→ Your objective:
The first line to copy is the one with "front_shell();"; the last is the one with "obj.parent = empty". Copy each line in that range exactly, leaving out all others.
----
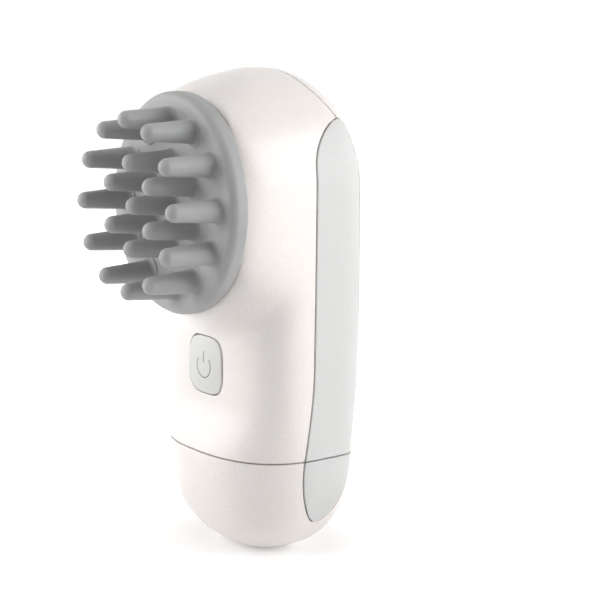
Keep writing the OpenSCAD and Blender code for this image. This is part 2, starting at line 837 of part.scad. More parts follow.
module board_screws() {
    color(steel) for (side = [-1, 1], z = board_post_z)
        screw_y(side * post_x, z, board_front + board_t + press_clear, board_front - 3.6,
            board_screw_r - press_clear, 1.5, 0.9);
}

module tact_switch() {
    color(black) difference() {
        translate([0, (switch_front + board_front) / 2, button_z])
            cube([switch_size, switch_t - press_clear, switch_size], center = true);
        rod_y(0, button_z, switch_front - 1, switch_front + switch_t - 0.5, plunger_r + run_clear);
    }
}

module switch_plunger() {
    back = switch_front + switch_t - 0.7 - button_travel;
    color(silicone_grey) rod_y(0, button_z, plunger_tip, back, plunger_r);
}

// Involute spur gear drawn with a tooth on the X axis
function involute(base, t) =
    [base * (cos(t) + t * PI / 180 * sin(t)), base * (sin(t) - t * PI / 180 * cos(t))];

module gear_outline(teeth) {
    pitch = gear_module * teeth / 2;
    base = pitch * cos(pressure_angle);
    tip = pitch + gear_module * 0.95;
    root = pitch - gear_module * 1.2;
    flank_steps = 5;
    pitch_t = tan(pressure_angle) * 180 / PI;
    pitch_polar = pitch_t - pressure_angle;
    half_tooth = 90 / teeth - gear_backlash / pitch * 180 / PI / 2;
    shift = half_tooth + pitch_polar;
    tip_t = sqrt(pow(tip / base, 2) - 1) * 180 / PI;
    flank = [for (i = [0 : flank_steps]) let (p = involute(base, tip_t * i / flank_steps)) p];
    polar = [for (p = flank) [norm(p), atan2(p[1], p[0])]];
    polygon([for (k = [0 : teeth - 1]) let (mid = 360 * k / teeth) each concat(
        [let (g = mid - shift) root * [cos(g), sin(g)]],
        [for (q = polar) if (q[0] > root) let (g = mid - shift + q[1]) q[0] * [cos(g), sin(g)]],
        [for (i = [flank_steps : -1 : 0]) let (q = polar[i]) if (q[0] > root)
            let (g = mid + shift - q[1]) q[0] * [cos(g), sin(g)]],
        [let (g = mid + shift) root * [cos(g), sin(g)]]
    )]);
}

// A gear on an axis along Y at height z, turned so that a tooth or a gap meets its mate
module gear_y(teeth, z, y0, y1, turn) {
    translate([0, 0, z]) slab_y(y0, y1) rotate(turn) gear_outline(teeth);
}

module output_gear() {
    color("#e8e4d4") difference() {
        union() {
            gear_y(output_teeth, head_z, output_front, output_front + output_t, -90 + 180 / output_teeth);
            rod_y(0, head_z, output_front, cover_front - 0.6, shaft_r + 2);
        }
        rod_y(0, head_z, output_front - 1, cover_front, shaft_r + press_clear);
    }
}

module compound_gear() {
    color("#e8e4d4") difference() {
        union() {
            gear_y(spur_teeth, idler_z, output_front, wheel_front + 0.5, 90);
            gear_y(wheel_teeth, idler_z, wheel_front, wheel_front + wheel_t, -90 + 180 / wheel_teeth);
        }
        rod_y(0, idler_z, output_front - 1, wheel_front + wheel_t + 1, axle_r + run_clear);
    }
}

module idler_axle() {
    color(steel) rod_y(0, idler_z, frame_front + 1.2, cover_front + cover_t - 0.2, axle_r);
}

module motor_pinion() {
    color(brass) difference() {
        gear_y(pinion_teeth, motor_z, wheel_front - 0.2, wheel_front + wheel_t + 0.5, 90);
        rod_y(0, motor_z, wheel_front - 2, wheel_front + wheel_t + 2, motor_shaft_r + press_clear);
    }
}

module motor_shaft() {
    color(steel) rod_y(0, motor_z, wheel_front - 0.2, motor_front + motor_l - 1, motor_shaft_r);
}

// Round can with two flats, open at the rear where the end cap enters
module can_outline(r, flat) {
    intersection() {
        circle(r = r, $fn = 96);
        square([3 * r, flat], center = true);
    }
}

module motor_can() {
    can_wall = 0.9;
    rear = motor_front + motor_l;
    color(steel) difference() {
        translate([0, 0, motor_z]) slab_y(motor_front, rear) can_outline(motor_d / 2, motor_flat);
        translate([0, 0, motor_z]) slab_y(motor_front + can_wall, rear + 1)
            can_outline(motor_d / 2 - can_wall, motor_flat - 2 * can_wall);
        rod_y(0, motor_z, motor_front - 1, rear, motor_shaft_r + run_clear);
        for (side = [-1, 1])
            rod_y(side * motor_screw_x, motor_z, motor_front - 1, motor_front + 2, screw_shank_r);
    }
}

module motor_end_cap() {
    rear = motor_front + motor_l;
    color(black) {
        translate([0, 0, motor_z]) slab_y(rear + press_clear, rear + motor_cap_l)
            can_outline(motor_d / 2, motor_flat);
        for (side = [-1, 1])
            translate([side * 5.5, rear + motor_cap_l + 0.6, motor_z]) cube([2, 1.4, 0.5], center = true);
    }
}

module motor_screws() {
    color(steel) for (side = [-1, 1])
        translate([0, cover_front, 0]) mirror([0, 1, 0])
            screw_y(side * motor_screw_x, motor_z,
                press_clear, -cover_t - 1.6, screw_shank_r - press_clear, 1.7, 0.8);
}

// Outline of the gearbox, less is the distance inside its outer face
module box_outline(less, ears) {
    translate([0, head_z]) circle(r = box_r - less, $fn = 96);
    translate([-box_half_w + less, box_low_z + less])
        square([2 * (box_half_w - less), head_z - box_low_z - less]);
    for (side = [-1, 1], ear = ears)
        translate([side * ear[0], ear[1]]) circle(r = ear_r, $fn = 48);
}

// The part of the outline that reaches forward into the neck
module box_nose(less, ears) {
    intersection() {
        box_outline(less, ears);
        translate([0, head_z]) circle(r = step_r - less, $fn = 128);
    }
}

module box_holes(y0, y1) {
    for (side = [-1, 1], ear = [ear_low, ear_high])
        rod_y(side * ear[0], ear[1], y0, y1, screw_shank_r + 0.15);
}

// Gearbox frame: front plates with the bush and seal seats, and a wall open to the rear
module gearbox_frame() {
    plate_back = frame_front + frame_plate;
    color(black) difference() {
        union() {
            slab_y(frame_front, cover_front - press_clear) box_nose(0, [ear_high]);
            slab_y(step_front, cover_front - press_clear) box_outline(0, [ear_low, ear_high]);
        }
        slab_y(plate_back, cover_front + 1) box_nose(box_wall, []);
        slab_y(step_front + step_plate, cover_front + 1) box_outline(box_wall, []);
        rod_y(0, head_z, frame_front - 1, frame_front + seal_t + 0.1, seal_r + press_clear);
        rod_y(0, head_z, frame_front, plate_back + 1, bush_r + press_clear);
        rod_y(0, idler_z, frame_front + 1.2, plate_back + 1, axle_r + press_clear);
        box_holes(frame_front - 1, cover_front + 1);
    }
}

module gearbox_cover() {
    back = cover_front + cover_t;
    color(black) difference() {
        slab_y(cover_front, back) box_outline(0, [ear_low, ear_high]);
        rod_y(0, head_z, cover_front - 1, back + 1, bush_r + press_clear);
        rod_y(0, idler_z, cover_front - 1, back + 1, axle_r + press_clear);
        rod_y(0, motor_z, cover_front - 1, back + 1, motor_shaft_r + 2);
        for (side = [-1, 1])
            rod_y(side * motor_screw_x, motor_z, cover_front - 1, back + 1, screw_shank_r + 0.1);
        box_holes(cover_front - 1, back + 1);
    }
}

module gearbox_screws() {
    back = cover_front + cover_t;
    color(steel) for (side = [-1, 1], ear = [ear_low, ear_high])
        screw_y(side * ear[0], ear[1], back + press_clear, box_screw_deep + 0.4,
            screw_shank_r - press_clear, screw_head_r, screw_head_h);
}

module bush(y0, y1) {
    color(brass) difference() {
        rod_y(0, head_z, y0, y1, bush_r);
        rod_y(0, head_z, y0 - 1, y1 + 1, shaft_r + run_clear);
    }
}

module front_bush() { bush(frame_front + seal_t + 0.15, frame_front + frame_plate); }
module rear_bush() { bush(cover_front, cover_front + cover_t + 0.8); }

module shaft_seal() {
    color(silicone_grey) difference() {
        rod_y(0, head_z, frame_front, frame_front + seal_t, seal_r);
        rod_y(0, head_z, frame_front - 1, frame_front + seal_t + 1, shaft_r + run_clear);
    }
}

clip_y = cover_front + cover_t + 1;
clip_t = 0.6;

module output_shaft() {
    color(steel) difference() {
        rod_y(0, head_z, hub_front + 0.6, clip_y + clip_t + 1, shaft_r);
        difference() {
            rod_y(0, head_z, clip_y, clip_y + clip_t, shaft_r + 1);
            rod_y(0, head_z, clip_y - 1, clip_y + clip_t + 1, shaft_r - 0.5);
        }
    }
}

// Open ring in the groove at the shaft's rear end
module shaft_clip() {
    color(steel) difference() {
        rod_y(0, head_z, clip_y + press_clear, clip_y + clip_t - press_clear, shaft_r + 1.1);
        rod_y(0, head_z, clip_y - 1, clip_y + clip_t + 1, shaft_r - 0.5 + press_clear);
        translate([-1.5, clip_y - 1, head_z - long_way / 4]) cube([3, clip_t + 2, long_way / 4]);
    }
}

// Lug seen along Y: a short bar across a radius, grown by more
module lug_outline(more) {
    for (k = [0 : lugs - 1])
        rotate(90 + 360 * k / lugs) translate([lug_r - lug_t / 2 - more, -lug_w / 2 - more])
            square([lug_t + 2 * more, lug_w + 2 * more]);
}

// Hub in the neck's opening: slots for the head's lugs and a hexagon that drives it
module drive_hub() {
    hub_back = hub_front + hub_t;
    color(grip_grey) difference() {
        union() {
            rod_y(0, head_z, hub_front, hub_back, neck_hole_r - 0.5, 96);
            rod_y(0, head_z, hub_front - hex_h, hub_front + 0.5, hex_d / 2, 6);
            rod_y(0, head_z, hub_back - 0.5, frame_front - 0.2, shaft_r + 1.8);
        }
        rod_y(0, head_z, hub_front + 0.6, frame_front, shaft_r + press_clear);
        translate([0, 0, head_z]) slab_y(hub_front - 0.5, hub_back + 0.5) lug_outline(clip_clear);
    }
}

head_back = -neck_y - head_gap;

// Rigid carrier in the pad's back, with a hexagon socket and lugs that clip into the hub
module head_carrier() {
    socket_r = hex_d / 2 + 2.2;
    socket_front = hub_front - hex_h - 1;
    color(grip_grey) difference() {
        union() {
            rod_y(0, head_z, head_back - carrier_t, head_back, carrier_r, 96);
            rod_y(0, head_z, socket_front, head_back, socket_r);
            translate([0, 0, head_z]) slab_y(head_back - 0.5, hub_front + hub_t + 0.6) lug_outline(0);
        }
        rod_y(0, head_z, hub_front - hex_h - clip_clear, head_back + 1, hex_d / 2 + clip_clear, 6);
    }
}

// Finger profile turned round its axis: round tip, slender cone and a flared root, foot at z 0
module finger(length) {
    tip = finger_tip_r;
    flare = finger_fillet;
    sink = 1;
    fillet = [for (a = [0 : 15 : 90]) [finger_root_r + flare - flare * sin(a), flare - flare * cos(a)]];
    cap = [for (a = [0 : 10 : 90]) [tip * cos(a), length - tip + tip * sin(a)]];
    rotate_extrude($fn = 48)
        polygon(concat([[0, -sink], [finger_root_r + flare, -sink]], fillet, cap));
}

// Depth of the dished face below the rim plane at a radius from the pad's middle
dish_edge_r = pad_r - pad_edge_r - 2;
function dish_depth(r) = pad_dish * (1 - pow(min(1, r / dish_edge_r), 3));

module finger_at(r, turn, drop) {
    rim = head_back - pad_t;
    foot = rim + dish_depth(r);
    translate([r * sin(turn), foot, head_z + r * cos(turn)]) rotate([90, 0, 0])
        finger(finger_l + dish_depth(r) - drop);
}

// Silicone pad: rounded rim, dished face, pocket for the carrier and rings of fingers
module massage_pad() {
    back_edge = 0.8;
    rim = [for (a = [0 : 10 : 90])
        [pad_r - pad_edge_r + pad_edge_r * cos(a), pad_t - pad_edge_r + pad_edge_r * sin(a)]];
    dish = [for (i = [0 : 8]) let (r = dish_edge_r * (1 - i / 8)) [r, pad_t - dish_depth(r)]];
    heel = [for (a = [-90 : 15 : 0])
        [pad_r - back_edge + back_edge * cos(a), back_edge + back_edge * sin(a)]];
    socket_r = hex_d / 2 + 2.2;
    socket_deep = hub_front - hex_h - 1;
    color(silicone_grey) difference() {
        union() {
            translate([0, head_back, head_z]) rotate([90, 0, 0])
                rotate_extrude($fn = 120) polygon(concat([[0, 0]], heel, rim, dish));
            finger_at(0, 0, middle_drop);
            for (k = [0 : inner_fingers - 1]) finger_at(ring_inner_r, 360 * k / inner_fingers, inner_drop);
            for (k = [0 : outer_fingers - 1]) finger_at(ring_outer_r, 360 * k / outer_fingers, 0);
        }
        rod_y(0, head_z, head_back - carrier_t - press_clear, head_back + 1, carrier_r + press_clear, 96);
        rod_y(0, head_z, socket_deep - press_clear, head_back + 1, socket_r + press_clear);
    }
}

front_shell();
rear_shell();
side_grip_left();
side_grip_right();
shell_screws();
battery_cap();
cap_grip_left();
cap_grip_right();
cap_seal();
cap_contact_bridge();
cap_contact_spring();
power_button();
button_seal();
circuit_board();
board_screws();
tact_switch();
switch_plunger();
battery_holder();
battery_left();
battery_right();
top_contact_plates();
top_contact_spring();
battery_leads();
motor_leads();
motor_can();
motor_end_cap();
motor_shaft();
motor_pinion();
motor_screws();
gearbox_frame();
gearbox_cover();
gearbox_screws();
compound_gear();
idler_axle();
output_gear();
output_shaft();
front_bush();
rear_bush();
shaft_seal();
shaft_clip();
drive_hub();
head_carrier();
massage_pad();
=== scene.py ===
import json
import math
import bmesh
import bpy
import numpy as np
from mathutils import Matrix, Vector
from mathutils.bvhtree import BVHTree


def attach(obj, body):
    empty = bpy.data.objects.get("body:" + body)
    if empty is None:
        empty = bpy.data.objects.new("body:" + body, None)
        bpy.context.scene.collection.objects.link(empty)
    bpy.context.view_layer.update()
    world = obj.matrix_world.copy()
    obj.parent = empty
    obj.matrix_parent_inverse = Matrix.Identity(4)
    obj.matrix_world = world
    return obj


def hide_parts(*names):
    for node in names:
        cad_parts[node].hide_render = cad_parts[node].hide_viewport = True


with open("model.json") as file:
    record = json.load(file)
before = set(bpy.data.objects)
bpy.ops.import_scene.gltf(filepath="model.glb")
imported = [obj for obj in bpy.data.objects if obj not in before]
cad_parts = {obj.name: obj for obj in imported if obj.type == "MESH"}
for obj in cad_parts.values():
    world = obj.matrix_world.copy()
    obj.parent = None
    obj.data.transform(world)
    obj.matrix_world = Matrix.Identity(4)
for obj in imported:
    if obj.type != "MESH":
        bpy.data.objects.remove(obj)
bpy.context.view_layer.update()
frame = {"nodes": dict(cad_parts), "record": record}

print("stage: packed model loaded,", len(frame["nodes"]), "nodes")

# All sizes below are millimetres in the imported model's frame: Z up the handle, -Y towards the fingers.
mm = 0.001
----
→ Exercise output:
front_shell();
rear_shell();
side_grip_left();
side_grip_right();
shell_screws();
battery_cap();
cap_grip_left();
cap_grip_right();
cap_seal();
cap_contact_bridge();
cap_contact_spring();
power_button();
button_seal();
circuit_board();
board_screws();
tact_switch();
switch_plunger();
battery_holder();
battery_left();
battery_right();
top_contact_plates();
top_contact_spring();
battery_leads();
motor_leads();
motor_can();
motor_end_cap();
motor_shaft();
motor_pinion();
motor_screws();
gearbox_frame();
gearbox_cover();
gearbox_screws();
compound_gear();
idler_axle();
output_gear();
output_shaft();
front_bush();
rear_bush();
shaft_seal();
shaft_clip();
drive_hub();
head_carrier();
massage_pad();
=== scene.py ===
import json
import math
import bmesh
import bpy
import numpy as np
from mathutils import Matrix, Vector
from mathutils.bvhtree import BVHTree


def attach(obj, body):
    empty = bpy.data.objects.get("body:" + body)
    if empty is None:
        empty = bpy.data.objects.new("body:" + body, None)
        bpy.context.scene.collection.objects.link(empty)
    bpy.context.view_layer.update()
    world = obj.matrix_world.copy()
    obj.parent = empty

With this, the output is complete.